I asked our team of citizen journalists to speculate why these bubble barons love charter schools so much. This answer, a “gut feel” response from markroussey, probed the depths of the bubble baron psyche:
Charter schools are more controllable than public schools, and bubble barons like to control things, especially things that affect them or their children, or perhaps the children of those they care for or wish to have control over. They may even see charter schools as “breeding grounds” for future employees, perhaps as feeders to certain Ivy Leagues schools…

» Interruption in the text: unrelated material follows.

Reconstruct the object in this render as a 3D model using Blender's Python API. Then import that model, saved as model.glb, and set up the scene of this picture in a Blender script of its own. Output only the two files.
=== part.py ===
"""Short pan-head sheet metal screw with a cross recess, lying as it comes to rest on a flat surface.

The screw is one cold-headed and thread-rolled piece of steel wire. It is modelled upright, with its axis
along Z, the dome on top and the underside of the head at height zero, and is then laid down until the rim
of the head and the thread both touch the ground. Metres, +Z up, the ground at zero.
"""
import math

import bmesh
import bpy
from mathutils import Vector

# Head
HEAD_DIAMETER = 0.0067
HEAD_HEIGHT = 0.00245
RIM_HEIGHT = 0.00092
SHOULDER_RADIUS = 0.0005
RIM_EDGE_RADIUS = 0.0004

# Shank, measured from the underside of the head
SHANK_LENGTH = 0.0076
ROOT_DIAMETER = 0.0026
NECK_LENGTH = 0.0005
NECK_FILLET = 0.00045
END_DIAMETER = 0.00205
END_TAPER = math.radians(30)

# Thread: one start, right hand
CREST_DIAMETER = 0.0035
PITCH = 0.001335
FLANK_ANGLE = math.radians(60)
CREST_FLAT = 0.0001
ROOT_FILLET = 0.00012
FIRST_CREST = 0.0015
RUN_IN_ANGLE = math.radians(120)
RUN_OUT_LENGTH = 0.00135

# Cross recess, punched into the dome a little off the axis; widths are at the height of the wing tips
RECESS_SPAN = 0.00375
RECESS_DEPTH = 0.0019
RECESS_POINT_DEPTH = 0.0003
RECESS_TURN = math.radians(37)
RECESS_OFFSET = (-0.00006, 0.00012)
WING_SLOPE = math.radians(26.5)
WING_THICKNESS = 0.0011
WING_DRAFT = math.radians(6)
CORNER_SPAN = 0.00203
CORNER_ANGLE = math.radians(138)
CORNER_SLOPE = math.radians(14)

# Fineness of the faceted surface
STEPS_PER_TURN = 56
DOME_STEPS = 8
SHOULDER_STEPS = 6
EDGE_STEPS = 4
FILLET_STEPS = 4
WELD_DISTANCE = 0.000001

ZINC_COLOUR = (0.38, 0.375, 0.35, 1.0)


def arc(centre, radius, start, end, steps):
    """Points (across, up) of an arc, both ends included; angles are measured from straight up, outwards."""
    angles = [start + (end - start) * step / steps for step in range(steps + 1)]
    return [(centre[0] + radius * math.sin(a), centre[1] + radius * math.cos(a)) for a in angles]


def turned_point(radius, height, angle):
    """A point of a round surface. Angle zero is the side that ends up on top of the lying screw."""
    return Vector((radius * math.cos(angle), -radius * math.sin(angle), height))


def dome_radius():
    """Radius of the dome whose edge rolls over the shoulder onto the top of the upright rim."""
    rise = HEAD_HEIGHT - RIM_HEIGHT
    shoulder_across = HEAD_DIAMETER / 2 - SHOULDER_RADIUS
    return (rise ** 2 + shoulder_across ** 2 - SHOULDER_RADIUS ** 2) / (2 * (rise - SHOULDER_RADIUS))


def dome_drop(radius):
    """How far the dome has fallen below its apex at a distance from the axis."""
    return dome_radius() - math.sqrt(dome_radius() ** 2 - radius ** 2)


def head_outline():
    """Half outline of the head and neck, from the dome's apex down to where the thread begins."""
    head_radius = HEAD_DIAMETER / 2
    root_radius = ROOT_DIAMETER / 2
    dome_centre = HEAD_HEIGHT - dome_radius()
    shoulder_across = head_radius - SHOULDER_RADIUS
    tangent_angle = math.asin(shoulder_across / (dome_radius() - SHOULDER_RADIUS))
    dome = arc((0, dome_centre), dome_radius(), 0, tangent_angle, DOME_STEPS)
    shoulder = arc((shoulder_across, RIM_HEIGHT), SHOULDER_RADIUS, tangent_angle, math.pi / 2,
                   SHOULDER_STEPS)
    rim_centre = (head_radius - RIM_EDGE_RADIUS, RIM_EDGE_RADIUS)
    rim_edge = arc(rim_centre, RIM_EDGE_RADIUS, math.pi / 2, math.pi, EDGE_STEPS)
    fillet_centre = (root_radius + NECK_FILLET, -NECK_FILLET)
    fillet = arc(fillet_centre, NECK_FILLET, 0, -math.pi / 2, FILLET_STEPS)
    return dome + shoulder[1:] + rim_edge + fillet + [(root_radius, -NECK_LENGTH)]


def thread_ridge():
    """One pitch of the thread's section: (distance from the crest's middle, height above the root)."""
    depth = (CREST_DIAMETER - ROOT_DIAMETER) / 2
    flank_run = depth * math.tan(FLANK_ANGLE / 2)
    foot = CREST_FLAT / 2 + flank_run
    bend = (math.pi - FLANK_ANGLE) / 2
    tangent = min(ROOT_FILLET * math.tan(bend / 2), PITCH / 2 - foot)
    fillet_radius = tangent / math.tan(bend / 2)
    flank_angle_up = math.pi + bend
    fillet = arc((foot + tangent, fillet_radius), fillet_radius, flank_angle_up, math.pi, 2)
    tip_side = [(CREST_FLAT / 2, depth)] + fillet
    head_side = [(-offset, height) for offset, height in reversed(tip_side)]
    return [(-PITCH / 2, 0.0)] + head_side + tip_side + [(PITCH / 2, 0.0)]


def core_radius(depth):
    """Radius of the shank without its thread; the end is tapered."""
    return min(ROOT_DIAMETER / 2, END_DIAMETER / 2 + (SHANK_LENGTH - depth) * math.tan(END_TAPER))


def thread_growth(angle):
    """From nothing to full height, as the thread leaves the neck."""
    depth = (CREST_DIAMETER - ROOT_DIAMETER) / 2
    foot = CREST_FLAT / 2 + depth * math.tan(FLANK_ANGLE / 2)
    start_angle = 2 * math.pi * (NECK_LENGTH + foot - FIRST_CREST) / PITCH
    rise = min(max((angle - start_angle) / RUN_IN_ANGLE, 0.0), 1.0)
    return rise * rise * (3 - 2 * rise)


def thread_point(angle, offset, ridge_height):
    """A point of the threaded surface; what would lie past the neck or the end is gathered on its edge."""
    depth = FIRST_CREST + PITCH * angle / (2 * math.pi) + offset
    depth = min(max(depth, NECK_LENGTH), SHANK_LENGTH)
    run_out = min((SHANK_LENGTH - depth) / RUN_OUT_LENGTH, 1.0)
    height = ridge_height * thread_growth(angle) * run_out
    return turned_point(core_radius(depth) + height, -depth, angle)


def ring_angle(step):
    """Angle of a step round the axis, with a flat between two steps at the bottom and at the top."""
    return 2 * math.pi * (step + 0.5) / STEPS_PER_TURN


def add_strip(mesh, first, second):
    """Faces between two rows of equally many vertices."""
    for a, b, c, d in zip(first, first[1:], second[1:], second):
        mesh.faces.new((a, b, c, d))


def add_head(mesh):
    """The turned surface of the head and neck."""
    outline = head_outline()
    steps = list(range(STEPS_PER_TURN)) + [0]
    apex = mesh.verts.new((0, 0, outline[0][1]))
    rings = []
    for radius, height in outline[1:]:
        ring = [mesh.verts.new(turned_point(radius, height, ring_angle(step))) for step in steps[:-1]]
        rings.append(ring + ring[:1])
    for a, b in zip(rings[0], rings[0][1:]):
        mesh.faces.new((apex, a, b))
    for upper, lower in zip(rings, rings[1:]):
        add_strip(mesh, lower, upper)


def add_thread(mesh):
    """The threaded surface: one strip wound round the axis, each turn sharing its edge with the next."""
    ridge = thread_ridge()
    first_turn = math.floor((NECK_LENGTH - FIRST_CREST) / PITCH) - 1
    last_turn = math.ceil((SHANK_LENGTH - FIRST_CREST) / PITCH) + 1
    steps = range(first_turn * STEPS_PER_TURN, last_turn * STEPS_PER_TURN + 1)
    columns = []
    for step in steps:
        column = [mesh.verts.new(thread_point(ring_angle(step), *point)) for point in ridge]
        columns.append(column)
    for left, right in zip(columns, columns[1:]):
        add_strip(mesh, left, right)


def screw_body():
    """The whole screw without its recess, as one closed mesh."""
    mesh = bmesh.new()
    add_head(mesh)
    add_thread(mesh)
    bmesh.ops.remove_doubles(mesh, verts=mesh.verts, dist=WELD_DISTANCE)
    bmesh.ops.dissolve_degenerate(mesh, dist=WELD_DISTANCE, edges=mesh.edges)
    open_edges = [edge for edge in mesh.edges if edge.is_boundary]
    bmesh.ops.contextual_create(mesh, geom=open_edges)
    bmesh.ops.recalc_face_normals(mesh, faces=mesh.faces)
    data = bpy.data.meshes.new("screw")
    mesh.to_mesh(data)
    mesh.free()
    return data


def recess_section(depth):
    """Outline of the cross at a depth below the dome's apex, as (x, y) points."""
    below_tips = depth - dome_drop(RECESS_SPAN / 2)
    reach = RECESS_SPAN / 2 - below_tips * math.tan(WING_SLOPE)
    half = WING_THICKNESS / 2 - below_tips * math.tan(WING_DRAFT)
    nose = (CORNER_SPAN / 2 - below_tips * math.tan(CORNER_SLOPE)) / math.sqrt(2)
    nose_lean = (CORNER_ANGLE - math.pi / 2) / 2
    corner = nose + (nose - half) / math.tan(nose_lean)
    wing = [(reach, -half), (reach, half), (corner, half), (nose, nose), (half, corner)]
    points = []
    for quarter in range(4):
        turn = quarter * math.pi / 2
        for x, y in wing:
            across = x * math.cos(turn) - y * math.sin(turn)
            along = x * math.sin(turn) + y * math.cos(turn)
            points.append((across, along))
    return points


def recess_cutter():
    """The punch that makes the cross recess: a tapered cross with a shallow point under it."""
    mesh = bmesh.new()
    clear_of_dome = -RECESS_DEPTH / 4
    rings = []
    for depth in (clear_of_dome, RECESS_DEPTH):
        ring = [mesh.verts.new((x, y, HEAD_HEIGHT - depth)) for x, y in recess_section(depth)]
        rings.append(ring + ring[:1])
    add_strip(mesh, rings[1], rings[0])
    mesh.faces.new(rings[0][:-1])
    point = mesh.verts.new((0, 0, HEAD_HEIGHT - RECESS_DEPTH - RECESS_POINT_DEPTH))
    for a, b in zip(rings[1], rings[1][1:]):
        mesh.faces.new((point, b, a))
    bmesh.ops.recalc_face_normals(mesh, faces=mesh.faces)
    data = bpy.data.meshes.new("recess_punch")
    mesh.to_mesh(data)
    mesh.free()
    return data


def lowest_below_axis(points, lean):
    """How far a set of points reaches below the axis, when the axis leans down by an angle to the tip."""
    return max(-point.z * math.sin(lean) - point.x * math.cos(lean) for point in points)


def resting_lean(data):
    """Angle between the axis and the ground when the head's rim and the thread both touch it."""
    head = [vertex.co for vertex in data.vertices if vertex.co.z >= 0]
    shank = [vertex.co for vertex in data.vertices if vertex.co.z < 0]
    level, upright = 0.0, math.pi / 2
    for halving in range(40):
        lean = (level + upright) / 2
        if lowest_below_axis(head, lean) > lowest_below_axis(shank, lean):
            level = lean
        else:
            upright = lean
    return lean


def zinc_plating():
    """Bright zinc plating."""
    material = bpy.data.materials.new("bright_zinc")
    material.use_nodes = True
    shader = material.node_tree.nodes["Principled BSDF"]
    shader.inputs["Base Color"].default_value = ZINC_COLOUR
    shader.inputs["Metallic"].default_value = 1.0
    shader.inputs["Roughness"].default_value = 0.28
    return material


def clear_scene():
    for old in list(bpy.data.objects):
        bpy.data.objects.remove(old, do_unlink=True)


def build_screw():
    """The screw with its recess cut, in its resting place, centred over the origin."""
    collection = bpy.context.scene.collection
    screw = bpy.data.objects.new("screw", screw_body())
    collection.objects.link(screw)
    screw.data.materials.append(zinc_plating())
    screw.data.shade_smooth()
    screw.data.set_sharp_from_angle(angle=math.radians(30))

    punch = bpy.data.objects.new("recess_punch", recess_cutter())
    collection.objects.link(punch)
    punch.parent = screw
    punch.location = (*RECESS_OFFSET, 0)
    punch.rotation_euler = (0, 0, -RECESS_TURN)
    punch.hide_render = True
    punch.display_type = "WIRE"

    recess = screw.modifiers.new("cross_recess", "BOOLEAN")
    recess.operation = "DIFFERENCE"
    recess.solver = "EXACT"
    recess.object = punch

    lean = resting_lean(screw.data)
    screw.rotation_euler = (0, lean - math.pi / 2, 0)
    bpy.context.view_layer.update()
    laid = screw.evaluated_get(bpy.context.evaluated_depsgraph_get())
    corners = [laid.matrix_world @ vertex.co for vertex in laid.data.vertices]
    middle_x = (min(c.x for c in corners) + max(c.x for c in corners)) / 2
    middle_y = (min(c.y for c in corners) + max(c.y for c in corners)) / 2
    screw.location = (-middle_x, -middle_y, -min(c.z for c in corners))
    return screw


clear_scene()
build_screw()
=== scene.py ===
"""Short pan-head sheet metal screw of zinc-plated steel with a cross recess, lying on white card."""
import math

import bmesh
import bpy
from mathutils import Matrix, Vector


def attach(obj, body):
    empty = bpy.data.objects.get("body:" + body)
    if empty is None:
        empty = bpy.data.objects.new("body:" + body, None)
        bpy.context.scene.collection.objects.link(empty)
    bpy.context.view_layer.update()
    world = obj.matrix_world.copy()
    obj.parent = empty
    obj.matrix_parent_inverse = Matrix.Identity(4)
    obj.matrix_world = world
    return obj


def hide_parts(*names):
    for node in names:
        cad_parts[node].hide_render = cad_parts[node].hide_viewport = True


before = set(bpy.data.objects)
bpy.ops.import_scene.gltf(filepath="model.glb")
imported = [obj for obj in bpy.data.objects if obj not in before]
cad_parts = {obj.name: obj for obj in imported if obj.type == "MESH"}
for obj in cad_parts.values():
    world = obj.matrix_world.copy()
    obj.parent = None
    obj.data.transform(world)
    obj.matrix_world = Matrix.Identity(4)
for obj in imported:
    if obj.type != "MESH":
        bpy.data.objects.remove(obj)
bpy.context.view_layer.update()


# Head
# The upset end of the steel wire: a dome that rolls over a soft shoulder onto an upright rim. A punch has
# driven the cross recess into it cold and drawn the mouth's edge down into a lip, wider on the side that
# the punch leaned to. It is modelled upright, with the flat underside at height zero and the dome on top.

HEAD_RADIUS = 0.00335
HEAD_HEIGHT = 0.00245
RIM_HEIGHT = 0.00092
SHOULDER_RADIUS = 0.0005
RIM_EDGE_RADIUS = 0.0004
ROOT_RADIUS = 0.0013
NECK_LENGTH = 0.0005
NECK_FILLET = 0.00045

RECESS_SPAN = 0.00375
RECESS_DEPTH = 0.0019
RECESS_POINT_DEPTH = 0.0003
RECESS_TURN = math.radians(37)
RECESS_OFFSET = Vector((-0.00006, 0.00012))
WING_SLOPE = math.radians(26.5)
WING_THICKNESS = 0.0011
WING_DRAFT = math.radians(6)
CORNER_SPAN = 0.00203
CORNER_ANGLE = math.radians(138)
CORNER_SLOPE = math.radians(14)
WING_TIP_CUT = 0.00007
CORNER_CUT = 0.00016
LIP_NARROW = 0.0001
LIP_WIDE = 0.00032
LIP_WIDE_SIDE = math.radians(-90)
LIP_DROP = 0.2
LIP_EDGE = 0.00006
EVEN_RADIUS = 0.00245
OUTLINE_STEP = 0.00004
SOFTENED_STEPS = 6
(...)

If the charter school movement isn’t about enhancing the process of social selection, as markroussey writes — if Arnold and other charter school advocates really want to “scale” student production — then there is a significant question looming over all of this philanthropic activity.
Namely, what jobs will be available to the children who benefit from the bubble barons’ vision of a more competitive school-marketplace? Where will they take the gold stars they earn at their charter schools? Will they land an $8/hour job selling tickets at one of Stephen Schwarzman’s amusement parks? A job in one of the deadly coal mines Stanley Druckenmiller invests in?

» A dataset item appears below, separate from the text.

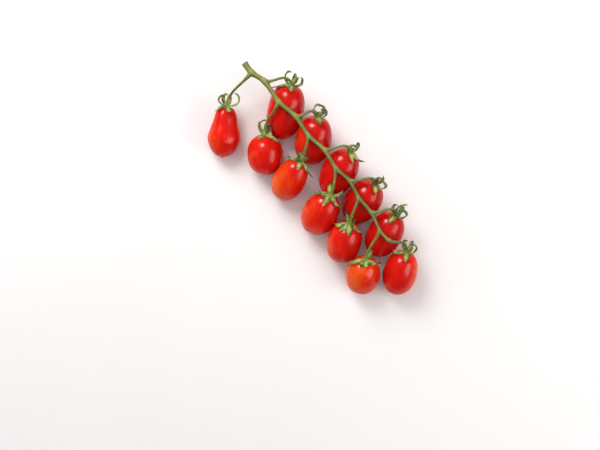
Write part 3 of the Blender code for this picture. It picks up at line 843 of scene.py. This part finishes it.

Or perhaps they will score a good job at a hedge fund like Arnold’s, cheating consumers out of their gas money?
It is striking that the bubble barons are so obsessed with accountability, considering their work on Wall Street.
Part of the challenge of investigating the bubble barons is that they are often several degrees away from the businesses and organizations they exert control over. Dan’s friend at Underwater Adventures, for instance, wasn’t aware that Schwarzman was the billionaire ultimately in control of Underwater Adventures, since Underwater is owned by Merlin, which is owned by Blackstone, which is controlled by Schwarzman. Similarly, it’s easy to understand why Druckenmiller’s investment in coal company Massey Energy was not on the radar of the EDF, where he sits on the board, since Upper Big Branch is owned by Performance Coal, which is owned by Massey Energy, which is partially owned by Duquesne Capital, which is controlled by Stanley Druckenmiller.
EDF spokesperson Tony Kreindler eventually responded to a request for comment on with a brief statement backing Druckenmiller: “EDF has a range of board members with a range of investments, and Stan Druckenmiller has always been a very strong supporter of EDF goals." EDF’s annual budget is roughly one-fifteenth Druckenmiller’s investment in Massey Energy.
If Druckenmiller was in the news as one of the owners of the mine that killed 29 last week, EDF might be forced to grapple with the fact that one of its board members makes big money investing in a company that blows the peaks off mountains and does nothing to minimize the safety and environmental threats it poses. But opaque corporate structures like hedge funds and private equity firms ultimately function to shield people like Druckenmiller and Schwarzman — and essentially all the bubble barons — from any form of real accountability.
The bailout barons
Two weeks ago, the New York Times reported that a group of hedge fund managers raked in record billions in 2009 due to successful bets that the country’s banking sector would recover. The article describes the banks’ recovery as “Lazarus-like,” as if it was a miraculous act of God, rather than the work of a corrupt and captured government.